Mediterranean Barley Salad
Yield: 12 servings
- 4 cups water
- 1 cup barley, rinsed
- 4 tablespoon olive oil
- 1 ½ teaspoons kosher salt
- 2 lemons, juiced
- 2 tablespoons red wine vinegar
- 1 tablespoon honey
- 1 teaspoon dried oregano
- ½ cup Kalamata olives, pitted and chopped
- ¼ cup sun dried tomatoes, chopped
- ½ English cucumber, medium diced
- 1 cup flat leaf parsley, chopped
- Bring water to a boil in a medium saucepan
- Add barley, 1 tablespoon olive oil and 1 teaspoon salt. Bring back to a boil. Adjust heat to maintain gentle simmer, cover and cook until tender, about 30 minutes.

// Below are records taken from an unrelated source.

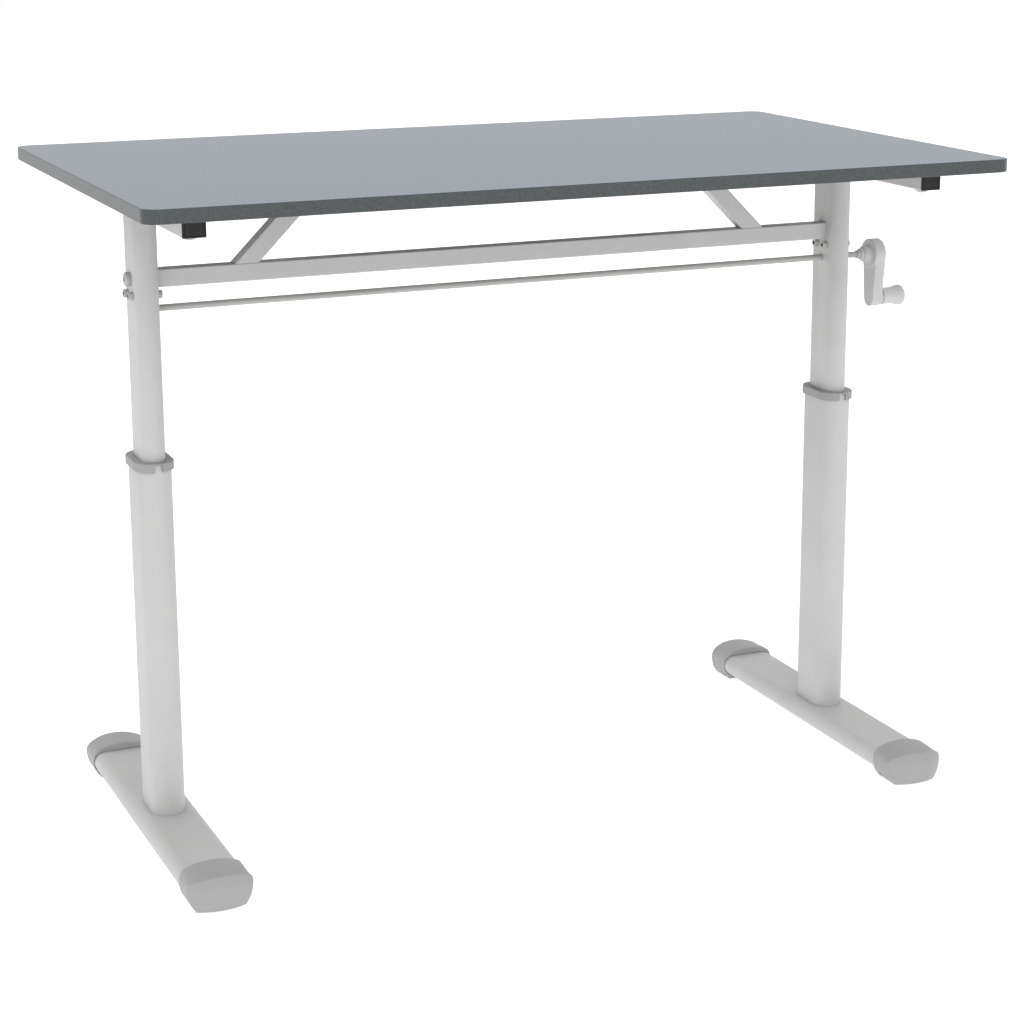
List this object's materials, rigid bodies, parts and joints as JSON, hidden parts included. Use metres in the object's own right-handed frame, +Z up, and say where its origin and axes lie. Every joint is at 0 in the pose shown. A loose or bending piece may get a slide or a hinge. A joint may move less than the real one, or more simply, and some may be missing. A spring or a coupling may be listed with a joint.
{
  "type": "height adjustable standing desk",
  "caption": "Hand-cranked sit-stand desk: grey rectangular top on two telescoping oval columns with T feet, a braced crossbar, a drive shaft and a side crank.",
  "frame": {"origin": "centre of the object's bounding box in plan, on the floor; the crank stands out on +X, so the middle of the top is 22.5 mm towards -X", "axes": "+Z up, +X along the desk towards the crank, -Y towards the user"},
  "size_m": [1.245, 0.712, 0.909],
  "materials": {
    "laminate": "blue-grey melamine on board, fine satin grain",
    "frame_paint": "light grey powder coat, satin",
    "crank_paint": "light grey paint, satin",
    "grip_plastic": "light grey moulded plastic, matt",
    "grey_plastic": "mid grey moulded plastic, matt",
    "black_plastic": "black moulded plastic, matt",
    "zinc_steel": "zinc plated steel, satin",
    "gear_steel": "hardened steel, satin",
    "bronze": "cast bronze, machined",
    "white_nylon": "natural nylon, matt",
    "cast_alloy": "die cast, as cast"
  },
  "bodies": {
    "base": {"foot_tube_left": "frame_paint", "shoe_rear_left": "grey_plastic", "shoe_front_left": "grey_plastic", "outer_column_left": "frame_paint", "collar_left": "grey_plastic", "screw_post_left": "zinc_steel", "lift_nut_left": "bronze", "foot_tube_right": "frame_paint", "shoe_rear_right": "grey_plastic", "shoe_front_right": "grey_plastic", "outer_column_right": "frame_paint", "collar_right": "grey_plastic", "screw_post_right": "zinc_steel", "lift_nut_right": "bronze"},
    "upper": {"tabletop": "laminate", "crossbar": "frame_paint", "inner_column_left": "frame_paint", "guide_block_left": "white_nylon", "top_arm_left": "frame_paint", "gearbox_front_left": "cast_alloy", "gearbox_rear_left": "cast_alloy", "bar_bolt_left": "zinc_steel", "brace_left": "frame_paint", "arm_cap_front_left": "black_plastic", "arm_screw_front_left": "zinc_steel", "box_screw_outer_front_left": "zinc_steel", "box_screw_inner_front_left": "zinc_steel", "arm_cap_rear_left": "black_plastic", "arm_screw_rear_left": "zinc_steel", "box_screw_outer_rear_left": "zinc_steel", "box_screw_inner_rear_left": "zinc_steel", "inner_column_right": "frame_paint", "guide_block_right": "white_nylon", "top_arm_right": "frame_paint", "gearbox_front_right": "cast_alloy", "gearbox_rear_right": "cast_alloy", "bar_bolt_right": "zinc_steel", "brace_right": "frame_paint", "arm_cap_front_right": "black_plastic", "arm_screw_front_right": "zinc_steel", "box_screw_outer_front_right": "zinc_steel", "box_screw_inner_front_right": "zinc_steel", "arm_cap_rear_right": "black_plastic", "arm_screw_rear_right": "zinc_steel", "box_screw_outer_rear_right": "zinc_steel", "box_screw_inner_rear_right": "zinc_steel"},
    "crank": {"drive_shaft": "zinc_steel", "crank_arm": "crank_paint", "grip_pin": "zinc_steel", "shaft_bevel_left": "gear_steel", "shaft_bevel_right": "gear_steel"},
    "grip": {"crank_grip": "grip_plastic"},
    "screw_left": {"lift_screw_left": "zinc_steel", "screw_bevel_left": "gear_steel"},
    "screw_right": {"lift_screw_right": "zinc_steel", "screw_bevel_right": "gear_steel"}
  },
  "joints": [
    {"name": "lift", "type": "slide", "parent": "base", "child": "upper", "axis": [0, 0, 1], "range_m": [-0.19, 0.2]},
    {"name": "crank_turn", "type": "hinge", "parent": "upper", "child": "crank", "pos_m": [0.5775, -0.019, 0.731], "axis": [1, 0, 0], "continuous": true},
    {"name": "screw_turn_left", "type": "hinge", "parent": "upper", "child": "screw_left", "pos_m": [-0.5425, -0.019, 0.604], "axis": [0, 0, 1], "continuous": true},
    {"name": "screw_turn_right", "type": "hinge", "parent": "upper", "child": "screw_right", "pos_m": [0.4975, -0.019, 0.604], "axis": [0, 0, 1], "continuous": true},
    {"name": "grip_spin", "type": "hinge", "parent": "crank", "child": "grip", "pos_m": [0.6075, -0.019, 0.6646], "axis": [1, 0, 0], "continuous": true}
  ],
  "couplings": [
    {"joint": "crank_turn", "follows": "lift", "rad_per_m": -785.4},
    {"joint": "screw_turn_left", "follows": "lift", "rad_per_m": 785.4},
    {"joint": "screw_turn_right", "follows": "lift", "rad_per_m": 785.4}
  ]
}
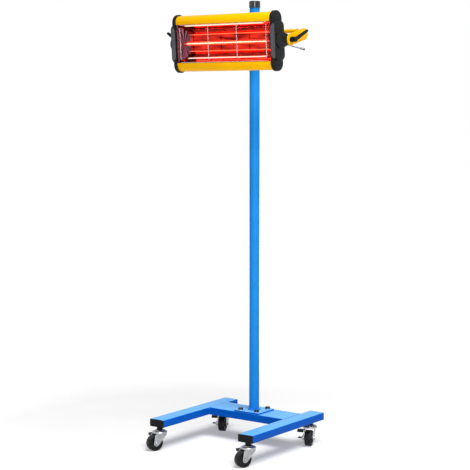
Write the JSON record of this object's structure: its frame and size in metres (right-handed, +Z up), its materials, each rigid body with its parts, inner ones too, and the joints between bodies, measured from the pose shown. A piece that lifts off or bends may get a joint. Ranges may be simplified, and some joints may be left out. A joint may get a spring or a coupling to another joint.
{
  "type": "infrared paint curing lamp",
  "caption": "Infrared paint curing lamp: a tilting heater head on a height-adjustable pole over a wheeled stand.",
  "frame": {"origin": "on the floor, in the middle of the footprint", "axes": "+Z up; the lamp faces -Y and its long axis lies along X, with +X to the right seen from in front of -Y"},
  "size_m": [0.4256, 0.3922, 1.3063],
  "materials": {
    "blue_enamel": "smooth glossy blue powder coat",
    "yellow_enamel": "smooth semi-gloss yellow powder coat",
    "black_moulding": "fine-grained black moulded nylon",
    "gloss_black_cap": "glossy black moulded plastic",
    "zinc_plate": "bright zinc-plated pressed steel",
    "caster_tread": "black moulded rubber and nylon",
    "bolt_steel": "black-oxide and plated steel",
    "bright_reflector": "mirror-bright anodised aluminium",
    "guard_wire": "bright chromed steel wire",
    "quartz_glass": "clear ruby-tinted quartz glass",
    "glowing_filament": "incandescent tungsten",
    "holder_ceramic": "unglazed white ceramic"
  },
  "bodies": {
    "stand": {"leg_left": "blue_enamel", "leg_right": "blue_enamel", "leg_plug_front_left": "black_moulding", "leg_plug_front_right": "black_moulding", "leg_plug_rear_left": "black_moulding", "leg_plug_rear_right": "black_moulding", "cross_channel": "blue_enamel", "foot_plate": "blue_enamel", "foot_bolt_1": "bolt_steel", "foot_bolt_2": "bolt_steel", "foot_bolt_3": "bolt_steel", "foot_bolt_4": "bolt_steel", "pole": "blue_enamel", "pole_cap": "gloss_black_cap", "caster_stem_front_left": "zinc_plate", "caster_stem_rear_left": "zinc_plate", "caster_stem_front_right": "zinc_plate", "caster_stem_rear_right": "zinc_plate"},
    "swivel_front_left": {"caster_fork_front_left": "zinc_plate", "caster_axle_front_left": "zinc_plate"},
    "wheel_front_left": {"caster_wheel_front_left": "caster_tread"},
    "brake_front_left": {"caster_brake_front_left": "zinc_plate"},
    "swivel_rear_left": {"caster_fork_rear_left": "zinc_plate", "caster_axle_rear_left": "zinc_plate"},
    "wheel_rear_left": {"caster_wheel_rear_left": "caster_tread"},
    "brake_rear_left": {"caster_brake_rear_left": "zinc_plate"},
    "swivel_front_right": {"caster_fork_front_right": "zinc_plate", "caster_axle_front_right": "zinc_plate"},
    "wheel_front_right": {"caster_wheel_front_right": "caster_tread"},
    "brake_front_right": {"caster_brake_front_right": "zinc_plate"},
    "swivel_rear_right": {"caster_fork_rear_right": "zinc_plate", "caster_axle_rear_right": "zinc_plate"},
    "wheel_rear_right": {"caster_wheel_rear_right": "caster_tread"},
    "brake_rear_right": {"caster_brake_rear_right": "zinc_plate"},
    "height_clamp": {"height_collar": "black_moulding", "height_clamp_bolt": "bolt_steel"},
    "height_lever": {"height_lever": "bolt_steel"},
    "yoke": {"yoke_sleeve": "yellow_enamel", "yoke_bar": "yellow_enamel", "yoke_arm_left": "yellow_enamel", "yoke_arm_right": "yellow_enamel"},
    "head": {"head_housing": "yellow_enamel", "reflector": "bright_reflector", "reflector_end_left": "bright_reflector", "reflector_end_right": "bright_reflector", "quartz_tube": "quartz_glass", "filament": "glowing_filament", "lamp_holder_left": "holder_ceramic", "lamp_holder_right": "holder_ceramic", "terminal_block": "holder_ceramic", "wire_guard": "guard_wire", "cable_gland": "black_moulding", "end_cap_left": "black_moulding", "end_cap_right": "black_moulding"},
    "clamp_left": {"clamp_lever_left": "black_moulding"},
    "clamp_right": {"clamp_lever_right": "black_moulding"}
  },
  "joints": [
    {"name": "swivel_turn_front_left", "type": "hinge", "parent": "stand", "child": "swivel_front_left", "pos_m": [-0.159, -0.15501, 0.05], "axis": [0, 0, 1], "continuous": true},
    {"name": "wheel_spin_front_left", "type": "hinge", "parent": "swivel_front_left", "child": "wheel_front_left", "pos_m": [-0.16586, -0.17056, 0.0235], "axis": [0.915, -0.4035, 0], "continuous": true},
    {"name": "brake_rock_front_left", "type": "hinge", "parent": "swivel_front_left", "child": "brake_front_left", "pos_m": [-0.16586, -0.17056, 0.0235], "axis": [-0.915, 0.4035, 0], "range_deg": [0, 20]},
    {"name": "swivel_turn_rear_left", "type": "hinge", "parent": "stand", "child": "swivel_rear_left", "pos_m": [-0.159, 0.15899, 0.05], "axis": [0, 0, 1], "continuous": true},
    {"name": "wheel_spin_rear_left", "type": "hinge", "parent": "swivel_rear_left", "child": "wheel_rear_left", "pos_m": [-0.1523, 0.14336, 0.0235], "axis": [0.9191, 0.3939, 0], "continuous": true},
    {"name": "brake_rock_rear_left", "type": "hinge", "parent": "swivel_rear_left", "child": "brake_rear_left", "pos_m": [-0.1523, 0.14336, 0.0235], "axis": [-0.9191, -0.3939, 0], "range_deg": [0, 20]},
    {"name": "swivel_turn_front_right", "type": "hinge", "parent": "stand", "child": "swivel_front_right", "pos_m": [0.159, -0.15501, 0.05], "axis": [0, 0, 1], "continuous": true},
    {"name": "wheel_spin_front_right", "type": "hinge", "parent": "swivel_front_right", "child": "wheel_front_right", "pos_m": [0.15214, -0.17056, 0.0235], "axis": [0.915, -0.4035, 0], "continuous": true},
    {"name": "brake_rock_front_right", "type": "hinge", "parent": "swivel_front_right", "child": "brake_front_right", "pos_m": [0.15214, -0.17056, 0.0235], "axis": [-0.915, 0.4035, 0], "range_deg": [0, 20]},
    {"name": "swivel_turn_rear_right", "type": "hinge", "parent": "stand", "child": "swivel_rear_right", "pos_m": [0.159, 0.15899, 0.05], "axis": [0, 0, 1], "continuous": true},
    {"name": "wheel_spin_rear_right", "type": "hinge", "parent": "swivel_rear_right", "child": "wheel_rear_right", "pos_m": [0.1657, 0.14336, 0.0235], "axis": [0.9191, 0.3939, 0], "continuous": true},
    {"name": "brake_rock_rear_right", "type": "hinge", "parent": "swivel_rear_right", "child": "brake_rear_right", "pos_m": [0.1657, 0.14336, 0.0235], "axis": [-0.9191, -0.3939, 0], "range_deg": [0, 20]},
    {"name": "height_slide", "type": "slide", "parent": "stand", "child": "height_clamp", "axis": [0, 0, 1], "range_m": [-0.95, 0.038]},
    {"name": "height_lever_turn", "type": "hinge", "parent": "height_clamp", "child": "height_lever", "pos_m": [0.02454, 0.11482, 1.198], "axis": [0.5878, -0.809, 0], "range_deg": [0, 50]},
    {"name": "yoke_turn", "type": "hinge", "parent": "height_clamp", "child": "yoke", "pos_m": [0, 0.09699, 1.22], "axis": [0, 0, 1], "range_deg": [-160, 40]},
    {"name": "head_tilt", "type": "hinge", "parent": "yoke", "child": "head", "pos_m": [0, 0.00499, 1.186], "axis": [-1, 0, 0], "range_deg": [-71, 64]},
    {"name": "clamp_lever_turn_left", "type": "hinge", "parent": "head", "child": "clamp_left", "pos_m": [-0.2, 0.00499, 1.186], "axis": [-1, 0, 0], "range_deg": [0, 120]},
    {"name": "clamp_lever_turn_right", "type": "hinge", "parent": "head", "child": "clamp_right", "pos_m": [0.2, 0.00499, 1.186], "axis": [1, 0, 0], "range_deg": [0, 120]}
  ]
}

- Remove from heat and let stand, covered, for 10 more minutes.
- Drain excess liquid if needed. Cool.
- In a large serving bowl, whisk the lemon juice, red wine vinegar, honey and the remaining ½ teaspoon salt.
- Gradually whisk in the remaining oil in a steady stream.
- Add cooled barley and the oregano, olives, tomatoes, cucumber and parsley. Toss, season and serve.
Recipes by Leah Pryor, Executive Chef, University of Vermont Medical Center.